The objective of the work reported here was to remedy these three weaknesses by generalizing and validating the Régnière and Bolstad (1994) algorithm for the entire North American continent (north of Mexico) and adding daily precipitation to its output. We sought a model that would require minimal input (in the form of local monthly normal statistics) would need no for calibration, and would generate realistic daily times series of minimum and maximum air temperature and precipitation, exhibiting levels of variability and statistical distributions close to those of observed time series.

Methods

Algorithm structure

Throughout this document, temperatures are expressed in °C and precipitation in millimeters of water. The symbol ∼ above a term designates a 30-year normal while ¯ represents an average of some other type. Inputs of this model are 11 sets of monthly statistics extracted over a standard normal period (SNP) of 30 years of daily observations from a given location. The first two sets of normals are mean daily minimum (\( \widetilde{\mu }_{n} \)) and maximum (\( \widetilde{\mu }_{x} \)) temperatures. From these, normal daily minimum and maximum temperatures are obtained by linear interpolation between the means of successive months, adjusted to correspond to the values occurring at mid-month. Seven additional monthly normals are calculated from the differences between observed daily minimum and maximum temperatures and these daily normals: their standard deviations (\( \widetilde{\sigma }_{\delta } \) for minimum and \( \widetilde{\sigma }_{\varepsilon } \) for maximum temperature); 2nd order autoregressive terms describing their time-series characteristics (\( \widetilde{A}_{\delta } \), \( \widetilde{B}_{\delta } \) for minimum and \( \widetilde{A}_{\varepsilon } \), \( \widetilde{B}_{\varepsilon } \) for maximum temperatures); and their cross-correlation (\( \widetilde{r}_{{\delta \varepsilon }} \)). Two additional monthly statistics describe the characteristics of precipitation: average monthly total (\(\widetilde{P}\)); and the standard deviation (\( \widetilde{\sigma }_{P} \)) of the ratio of observed monthly total to normal precipitation, given by:

$$\widetilde{\sigma }_{P} = {\sqrt {{{\sum\limits_i {{\left( {\frac{{P_{m} }}{{\widetilde{P}}} - 1} \right)}^{2} } }} \mathord{\left/ {\vphantom {{{\sum\limits_i {{\left( {\frac{{P_{m} }}{{\widetilde{P}}} - 1} \right)}^{2} } }} {{\left( {n - 1} \right)}}}} \right. \kern-\nulldelimiterspace} {{\left( {n - 1} \right)}}} }$$
(1)

where P m is a month’s total precipitation in year m and n=30 years.

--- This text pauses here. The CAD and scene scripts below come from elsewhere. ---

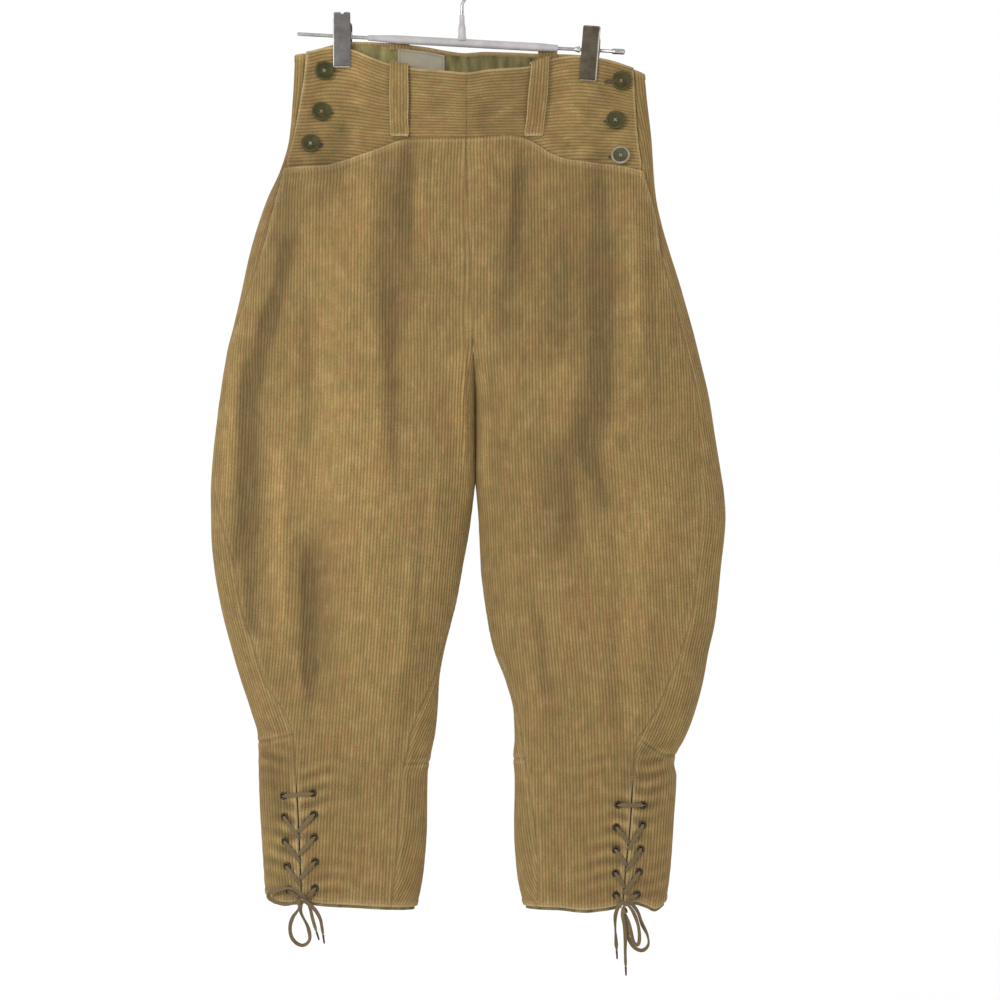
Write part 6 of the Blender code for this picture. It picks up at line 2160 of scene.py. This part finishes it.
def quarter_round(distance: Array, radius: float) -> Array:
    """How far an edge is cut in, this far from a corner of a radius."""
    reach = np.clip(radius - distance, 0, radius)
    return radius - np.sqrt(np.clip(radius**2 - reach**2, 0, None))


@dataclass
class Jaw:
    """One bent plate of a clip, in millimetres in the clip's own frame."""

    face: Face
    side: Side
    sheet: float = 0.9
    reach: float = 32.0
    clear: float = 0.8
    width: float = 17.5
    back_narrower: float = 1.3
    back_shift: float = 2.5
    lever: float = field(init=False)
    corner: float = field(init=False)
    half: float = field(init=False)
    shift: float = field(init=False)
    way: float = field(init=False)
    press: float = field(init=False)

    def __post_init__(self) -> None:
        """The front plate is longer and wider, and its lever has sharper corners."""
        front = self.face is Face.FRONT
        self.way = -1.0 if front else 1.0
        self.press = PINCH[self.face.value] + self.clear
        self.lever, self.corner = (23.2, 1.6) if front else (17.0, 6.5)
        self.half = self.width / 2 if front else self.width / 2 - self.back_narrower
        self.shift = 0.0 if front else self.back_shift

    def plate(self) -> tuple[Array, Array, Array]:
        """Grids of points of its outer and its inner side, and the painted highlight along its edges."""
        press, foot, start = self.press, -self.reach, self.press + 1.6
        flare = start + (9.0 - start) * (self.lever - 2) / 24
        line = [(press + 2.1, foot - 0.2), (press + 1.3, foot + 0.9), (press + 0.2, foot + 2.8)]
        line += [(press, -20.0), (press, -9.0), (press + 0.5, -3.0), (start, 2.0), (flare, self.lever)]
        path = smooth_route(line, 70)
        away, run = beside(path), run_along(path)
        left = run[-1] - run
        share = np.sin(np.linspace(-1, 1, 33) * math.pi / 2)
        across = share[None, :] * (self.half - quarter_round(left, self.corner) - quarter_round(run, 1.2))[:, None]
        rim = self.half * (1 + share if self.side is Side.RIGHT else 1 - share)
        raised = 0.45 * bump(rim - 0.6, 0.5)[None, :] * (ease(run, 1, 4) * ease(left, 3, 8))[:, None]
        bowed = 0.25 * (1 - share**2)[None, :] * ease(left, 0, 8)[:, None]
        sides = []
        for thick in (self.sheet + raised + bowed, bowed):
            out, high = (path[:, None, k] + away[:, None, k] * thick for k in (0, 1))
            sides.append(np.stack([across + self.shift, self.way * out, high], axis=-1))
        # A painted highlight: a pale line along one side's rim, the foot's lip and the lever's end, where light
        # catches the edges.
        worn = np.maximum(bump(rim - 0.5, 0.6)[None, :], np.maximum(bump(run, 1.2), 0.5 * bump(left, 0.8))[:, None])
        return sides[0], sides[1], worn

    def ear(self, x: float, frame: Matrix) -> Mesh:
        """One side plate through which the bar passes."""
        outline = [(-2.6, -3.2), (-3.4, -2.2), (-3.4, 2.4), (-2.4, 3.3)]
        outline += [(0.81 * self.press + 3.45, 6.6), (self.press + 1.0, -4.6)]
        bm = bmesh.new()
        rim = [bm.verts.new((x * MM, self.way * y * MM, z * MM)) for y, z in outline]
        pushed = bmesh.ops.extrude_face_region(bm, geom=[bm.faces.new(rim)])["geom"]
        moved = [item for item in pushed if isinstance(item, bmesh.types.BMVert)]
        bmesh.ops.translate(bm, verts=moved, vec=(self.sheet * MM, 0, 0))
        bmesh.ops.recalc_face_normals(bm, faces=bm.faces)
        bmesh.ops.bevel(bm, geom=bm.edges[:], offset=0.2 * MM, segments=1, profile=0.5, affect="EDGES", material=-1)
        bmesh.ops.transform(bm, matrix=frame, verts=bm.verts)
        return to_mesh("ear", bm)

    def ears(self, frame: Matrix) -> list[Mesh]:
        """Both side plates."""
        return [self.ear(x + self.shift, frame) for x in (-self.half, self.half - self.sheet)]

    def cutters(self, frame: Matrix) -> list[Solid]:
        """The bore for the bar and, in the right clip's front lever, the notch."""
        made = [rod(2.15, 40, stand(np.array(frame.translation) / MM, BAR_AXIS), 24)]
        if self.face is Face.FRONT and self.side is Side.RIGHT:
            turn = Matrix.Rotation(math.pi / 2, 4, "X") @ Matrix.Diagonal((2.0, 1.0, 1.0, 1.0))
            turn = turn @ Matrix.Rotation(math.pi, 4, "Z")
            made.append(rod(3.8, 12, frame @ shifted(0.8, -9.0, 24.6) @ turn, 3))
        return made


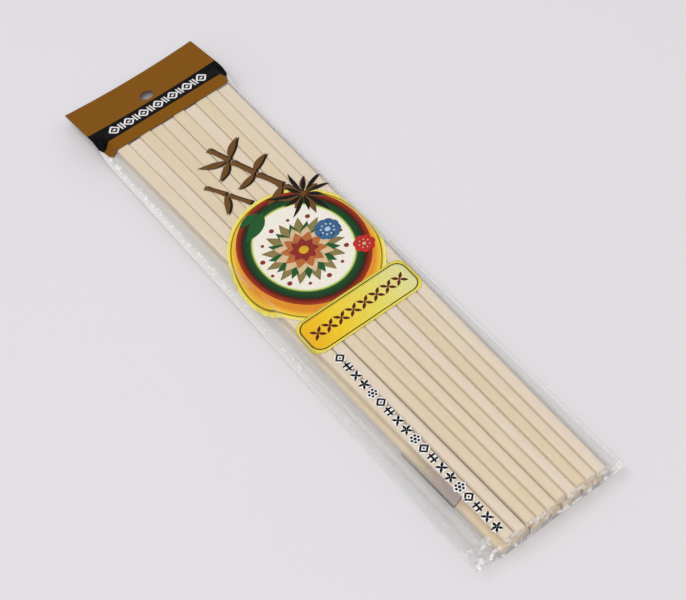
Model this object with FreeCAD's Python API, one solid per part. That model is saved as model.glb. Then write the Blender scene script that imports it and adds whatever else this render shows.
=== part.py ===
"""Retail pack of ten pairs of melamine chopsticks in a clear header bag.

Twenty identical sticks lie in two layers, all with their handles the same way.
Each stick is square at the handle and round at the tip, so the layers fan in and
drop towards the tips.  A welded bag of clear film wraps them, and a printed header
with a peg hole is welded across the mouth of the bag.

Frame: +Y runs from the tips to the header, +Z is up, +X is across the pack.
The origin is on the table, under the middle of the whole pack.  Millimetres.
"""
import FreeCAD, Part
import math
import os

os.makedirs("parts", exist_ok=True)

Vector = FreeCAD.Vector

# ---------------------------------------------------------------- one chopstick
STICK_LENGTH = 270.0
HANDLE_WIDTH = 6.12      # across the flats of the square handle end
TIP_WIDTH = 4.85         # across the rounded tip
HANDLE_CORNER = 0.8      # radius along the handle's four long edges
HANDLE_END_ROUND = 0.45  # rounding of the handle's end face
TIP_END_ROUND = 0.45     # rounding of the tip's end face
TIP_ROUNDNESS = 0.62     # corner radius of the tip, as a share of half its width
SQUARE_SHARE = 0.45      # share of the length that keeps the square handle
ROUND_SHARE = 0.72       # share of the length at which the section is as round as the tip

# ---------------------------------------------------------------- the two layers
STICKS_PER_LAYER = 10
LAYERS = ("under", "top")
SIDE_GAP = 0.08          # air between neighbours in a layer
LAY_GAP = 0.05           # air between things that lie on each other
# Wider gaps where two neighbours lie a little apart, after the stick of this number.
HANDLE_SLACK = {"top": {5: 0.10, 7: 0.12}, "under": {4: 0.10}}
TIP_SLACK = {"top": {1: 0.25, 2: 0.55, 5: 0.15}, "under": {3: 0.70, 6: 0.50, 8: 0.60}}
END_SHUFFLE = 0.5        # how far the sticks' ends stand out of line, each way
# How far the middle of each layer lies to the right of the bag's middle.
HANDLE_OFFSET = {"top": 0.50, "under": 0.40}
TIP_OFFSET = {"top": 3.85, "under": 1.55}

# ---------------------------------------------------------------- the film bag
SIDE_FIN = 4.18          # how far each side stands out past the widest row of sticks
FILM = 0.1               # thickness of one wall
SEAM = 0.3               # thickness of a welded edge
SIDE_WELD = 1.5          # width of the welds down the two sides
BOTTOM_WELD = 0.8        # width of the weld across the bottom
SIDE_ROOM = 0.5          # from the outermost stick to the fold of the film
TIP_ROOM = 0.4           # from the furthest tip to the film's end wall
HANDLE_ROOM = 0.9        # from the furthest handle end to the header's lower edge
END_SLOPE_RUN = 1.0      # length of the sloping end wall beyond the tips
SIDE_SEAM_HEIGHT = 4.6   # height of the side and bottom welds above the table

# ---------------------------------------------------------------- the header
HEADER_HEIGHT = 42.0     # along its own slope
HEADER_THICKNESS = 0.3   # both plies together
HEADER_GAP = 0.15        # air between the header and the bag that it lies on
HEADER_DROP = 7.2        # how much lower the free edge hangs than the lower edge
MOUTH_RUN = 14.0         # from the header's lower edge to the weld that closes the mouth
MOUTH_WELD = 5.0         # width of that weld
PEG_HOLE = 7.0           # diameter
PEG_HOLE_CLEAR = 1.15    # from the mouth weld to the edge of the hole


# ---------------------------------------------------------------- layout
def layer_row(width, slack, offset):
    """Centre lines across one end of a layer, from left to right."""
    places = [0.0]
    for number in range(1, STICKS_PER_LAYER):
        places.append(places[-1] + width + SIDE_GAP + slack.get(number, 0.0))
    middle = places[-1] / 2
    return [place - middle + offset for place in places]


HANDLE_X = {layer: layer_row(HANDLE_WIDTH, HANDLE_SLACK[layer], HANDLE_OFFSET[layer])
            for layer in LAYERS}
TIP_X = {layer: layer_row(TIP_WIDTH, TIP_SLACK[layer], TIP_OFFSET[layer])
         for layer in LAYERS}


def bundle_sides(rows, width):
    """Left and right limits of both layers, with the room the film leaves."""
    reach = width / 2 + SIDE_ROOM
    left = min(row[0] for row in rows.values()) - reach
    right = max(row[-1] for row in rows.values()) + reach
    return left, right


HANDLE_SIDES = bundle_sides(HANDLE_X, HANDLE_WIDTH)
TIP_SIDES = bundle_sides(TIP_X, TIP_WIDTH)
BAG_EDGE = max(abs(x) for x in HANDLE_SIDES + TIP_SIDES) + SIDE_FIN

HEADER_ANGLE = math.asin(HEADER_DROP / HEADER_HEIGHT)
HEADER_RUN = HEADER_HEIGHT * math.cos(HEADER_ANGLE)

PACK_LENGTH = (BOTTOM_WELD + END_SLOPE_RUN + TIP_ROOM + 2 * END_SHUFFLE
               + STICK_LENGTH + HANDLE_ROOM + HEADER_RUN)
BOTTOM_Y = -PACK_LENGTH / 2
END_WALL_Y = BOTTOM_Y + BOTTOM_WELD + END_SLOPE_RUN
TIP_Y = END_WALL_Y + TIP_ROOM + END_SHUFFLE
HANDLE_Y = TIP_Y + STICK_LENGTH
HEADER_Y = HANDLE_Y + END_SHUFFLE + HANDLE_ROOM
MOUTH_Y = HEADER_Y + MOUTH_RUN


def layer_floor(layer):
    """Height of the surface that a layer lies on, at the handle and at the tip."""
    floor = FILM + LAY_GAP
    if layer == "under":
        return floor, floor
    return floor + HANDLE_WIDTH + LAY_GAP, floor + TIP_WIDTH + LAY_GAP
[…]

Daily minimum and maximum temperatures are generated with the algorithm of Régnière and Bolstad (1994):

$$ \begin{array}{*{20}c} {T_{n} {\left( t \right)} = \widetilde{T}_{n} {\left( t \right)} + \delta {\left( t \right)}} \\ {T_{x} {\left( t \right)} = \widetilde{T}_{x} {\left( t \right)} + \varepsilon {\left( t \right)}} \\ \end{array} $$
(2)

where \(\widetilde{{T_{n} }}\)(t) and \(\widetilde{{T_{x} }}\)(t) are daily normal minimum and maximum temperatures (obtained by linear interpolation as described above), and δ(t) and ɛ(t) are auto-correlated (2nd order) and cross-correlated random numbers with means of 0 and variances \( \widetilde{\sigma }^{2}_{\delta } \) and \( \widetilde{\sigma }^{2}_{\varepsilon } \). The autocorrelation and cross-correlation are generated through general linear stochastic processes expressed as:

$$\begin{array}{*{20}c} {\delta {\left( t \right)} = {\sum\limits_i {\alpha _{i} \gamma {\left( {t - i} \right)}} }} \\ {\varepsilon {\left( t \right)} = \frac{{\widetilde{\sigma }_{\varepsilon } }}{{\widetilde{\sigma }_{\delta } }}{\sum\limits_i {\beta _{i} } }{\left[\,\, {\rho \gamma {\left( {t - i} \right)} + {\left( {1 - {\left| \rho \right|}} \right)}\zeta {\left( {t - i} \right)}} \right]}} \\ \end{array} $$
(3)

where α i and β i are infinite series of coefficients such that:

$$ \begin{array}{*{20}c} {\alpha _{1} = 1,\alpha _{2} = \widetilde{A}_{\delta } ,{\text{and }}\alpha _{i} = \widetilde{A}_{\delta } \alpha _{{i - 1}} + \widetilde{B}_{\delta } \alpha _{{i - 2}} {\text{for i $>$ 2}}} \\ {\beta _{1} = 1,\beta _{2} = \widetilde{A}_{\varepsilon } ,{\text{and }}\beta _{i} = \widetilde{A}_{\varepsilon } \beta _{{i - 1}} + \widetilde{B}_{\varepsilon } \beta _{{i - 2}} {\text{for i $>$ 2}}} \\ \end{array} $$
(4)

and \( \gamma \in {\text{Nor}}{\left( {0,\sigma ^{2}_{\gamma } } \right)} \), \( \zeta \in {\text{Nor}}{\left( {0,\sigma ^{2}_{\zeta } } \right)} \). The formulation of Eq. 3 is a generalization of Régnière and Bolstad’s (1994) model 2, where ρ can be in the range [−1,1] and ɛ can have any variance regardless of the values of \( \widetilde{A}_{\delta } \), \( \widetilde{B}_{\delta } \), \( \widetilde{A}_{\varepsilon } \), \( \widetilde{B}_{\varepsilon } \) and ρ. The variances \( \widetilde{\sigma }^{2}_{\gamma } \) and \( \widetilde{\sigma }^{2}_{\zeta } \) are given by:

$$ \sigma ^{2}_{\gamma } = \frac{{\widetilde{\sigma }^{2}_{\delta } }} {{{\sum\limits_i {\alpha ^{2}_{i} } }}} $$
(5)

and

$$ \sigma ^{2}_{\zeta } = \frac{{\widetilde{\sigma }^{2}_{\delta } }} {{{\left( {1 - {\left| \rho \right|}} \right)}^{2} }}{\left( {\frac{1} {{{\sum\limits_i {\beta ^{2}_{i} } }}} - \frac{{\rho ^{2} }} {{{\sum\limits_i {\alpha ^{2}_{i} } }}}} \right)} $$
(6)

and the value of ρ is:

$$ \rho = \widetilde{r}_{{\delta \varepsilon }} \frac{{{\sum\limits_i {\alpha ^{2}_{i} } }}} {{{\sum\limits_i {{\left( {\alpha _{i} \beta _{i} } \right)}} }}} $$
(7)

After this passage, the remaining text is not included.